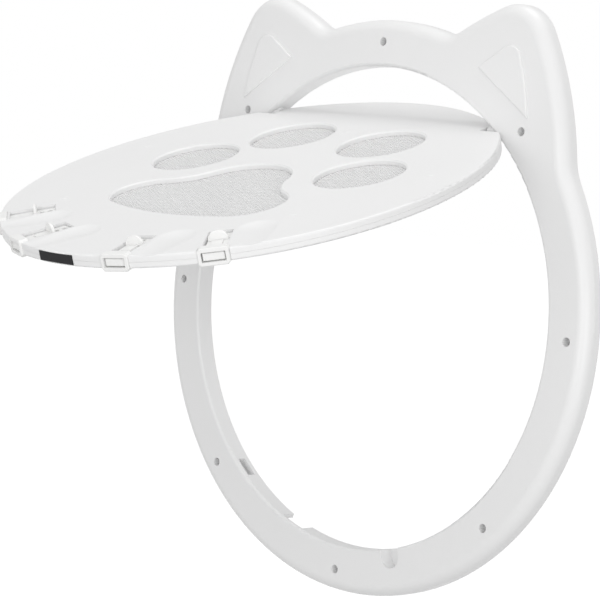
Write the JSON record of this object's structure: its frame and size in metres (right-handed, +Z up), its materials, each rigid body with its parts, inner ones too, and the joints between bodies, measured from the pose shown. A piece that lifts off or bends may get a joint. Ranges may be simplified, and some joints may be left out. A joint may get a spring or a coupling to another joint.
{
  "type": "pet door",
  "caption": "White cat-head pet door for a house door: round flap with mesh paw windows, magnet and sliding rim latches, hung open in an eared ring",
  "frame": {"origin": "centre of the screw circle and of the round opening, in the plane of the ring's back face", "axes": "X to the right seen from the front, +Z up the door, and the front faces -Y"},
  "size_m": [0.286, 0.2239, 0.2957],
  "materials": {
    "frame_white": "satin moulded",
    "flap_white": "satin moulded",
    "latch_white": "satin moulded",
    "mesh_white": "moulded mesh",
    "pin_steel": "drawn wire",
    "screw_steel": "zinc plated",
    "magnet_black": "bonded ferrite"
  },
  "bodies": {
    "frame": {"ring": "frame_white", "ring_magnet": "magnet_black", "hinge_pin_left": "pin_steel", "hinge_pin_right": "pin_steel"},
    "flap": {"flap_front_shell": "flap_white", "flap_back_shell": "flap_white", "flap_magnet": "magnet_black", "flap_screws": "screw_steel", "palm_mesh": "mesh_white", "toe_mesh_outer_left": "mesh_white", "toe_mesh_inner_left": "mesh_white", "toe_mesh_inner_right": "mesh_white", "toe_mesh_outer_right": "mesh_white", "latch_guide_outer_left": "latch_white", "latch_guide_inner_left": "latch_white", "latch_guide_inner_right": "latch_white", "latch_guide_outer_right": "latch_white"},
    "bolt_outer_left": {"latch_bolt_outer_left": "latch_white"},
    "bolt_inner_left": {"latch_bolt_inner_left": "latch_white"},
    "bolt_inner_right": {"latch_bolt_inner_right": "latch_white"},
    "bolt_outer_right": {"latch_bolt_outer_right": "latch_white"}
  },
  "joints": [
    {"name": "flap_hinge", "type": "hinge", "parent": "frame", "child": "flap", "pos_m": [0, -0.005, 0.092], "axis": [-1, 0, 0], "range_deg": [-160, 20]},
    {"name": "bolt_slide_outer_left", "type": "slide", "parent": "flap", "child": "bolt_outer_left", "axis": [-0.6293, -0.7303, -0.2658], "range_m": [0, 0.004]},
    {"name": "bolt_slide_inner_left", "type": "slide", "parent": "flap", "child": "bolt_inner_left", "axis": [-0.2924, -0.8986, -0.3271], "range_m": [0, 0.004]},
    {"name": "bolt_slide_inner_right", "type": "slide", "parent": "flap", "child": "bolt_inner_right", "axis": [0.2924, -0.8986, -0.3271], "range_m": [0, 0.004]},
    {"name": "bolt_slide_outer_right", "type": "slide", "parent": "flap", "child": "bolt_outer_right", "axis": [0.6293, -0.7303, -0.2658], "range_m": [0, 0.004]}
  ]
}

— Stated task —
Copy all data exactly, start to finish.

— Solution to this task —
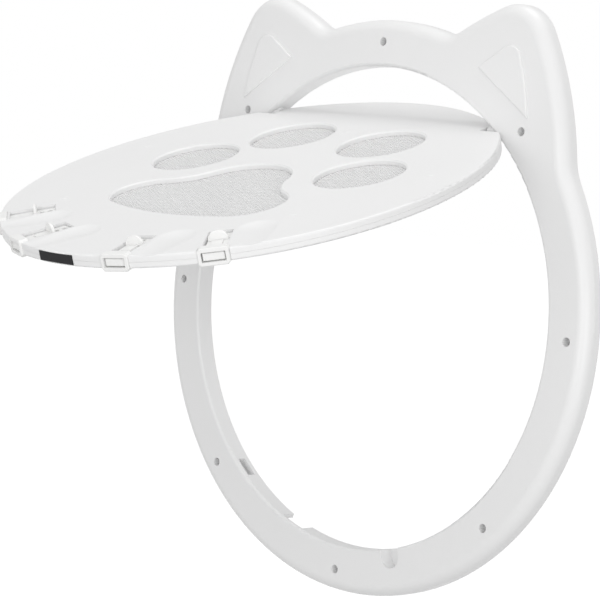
Write the JSON record of this object's structure: its frame and size in metres (right-handed, +Z up), its materials, each rigid body with its parts, inner ones too, and the joints between bodies, measured from the pose shown. A piece that lifts off or bends may get a joint. Ranges may be simplified, and some joints may be left out. A joint may get a spring or a coupling to another joint.
{
  "type": "pet door",
  "caption": "White cat-head pet door for a house door: round flap with mesh paw windows, magnet and sliding rim latches, hung open in an eared ring",
  "frame": {"origin": "centre of the screw circle and of the round opening, in the plane of the ring's back face", "axes": "X to the right seen from the front, +Z up the door, and the front faces -Y"},
  "size_m": [0.286, 0.2239, 0.2957],
  "materials": {
    "frame_white": "satin moulded",
    "flap_white": "satin moulded",
    "latch_white": "satin moulded",
    "mesh_white": "moulded mesh",
    "pin_steel": "drawn wire",
    "screw_steel": "zinc plated",
    "magnet_black": "bonded ferrite"
  },
  "bodies": {
    "frame": {"ring": "frame_white", "ring_magnet": "magnet_black", "hinge_pin_left": "pin_steel", "hinge_pin_right": "pin_steel"},
    "flap": {"flap_front_shell": "flap_white", "flap_back_shell": "flap_white", "flap_magnet": "magnet_black", "flap_screws": "screw_steel", "palm_mesh": "mesh_white", "toe_mesh_outer_left": "mesh_white", "toe_mesh_inner_left": "mesh_white", "toe_mesh_inner_right": "mesh_white", "toe_mesh_outer_right": "mesh_white", "latch_guide_outer_left": "latch_white", "latch_guide_inner_left": "latch_white", "latch_guide_inner_right": "latch_white", "latch_guide_outer_right": "latch_white"},
    "bolt_outer_left": {"latch_bolt_outer_left": "latch_white"},
    "bolt_inner_left": {"latch_bolt_inner_left": "latch_white"},
    "bolt_inner_right": {"latch_bolt_inner_right": "latch_white"},
    "bolt_outer_right": {"latch_bolt_outer_right": "latch_white"}
  },
  "joints": [
    {"name": "flap_hinge", "type": "hinge", "parent": "frame", "child": "flap", "pos_m": [0, -0.005, 0.092], "axis": [-1, 0, 0], "range_deg": [-160, 20]},
    {"name": "bolt_slide_outer_left", "type": "slide", "parent": "flap", "child": "bolt_outer_left", "axis": [-0.6293, -0.7303, -0.2658], "range_m": [0, 0.004]},
    {"name": "bolt_slide_inner_left", "type": "slide", "parent": "flap", "child": "bolt_inner_left", "axis": [-0.2924, -0.8986, -0.3271], "range_m": [0, 0.004]},
    {"name": "bolt_slide_inner_right", "type": "slide", "parent": "flap", "child": "bolt_inner_right", "axis": [0.2924, -0.8986, -0.3271], "range_m": [0, 0.004]},
    {"name": "bolt_slide_outer_right", "type": "slide", "parent": "flap", "child": "bolt_outer_right", "axis": [0.6293, -0.7303, -0.2658], "range_m": [0, 0.004]}
  ]
}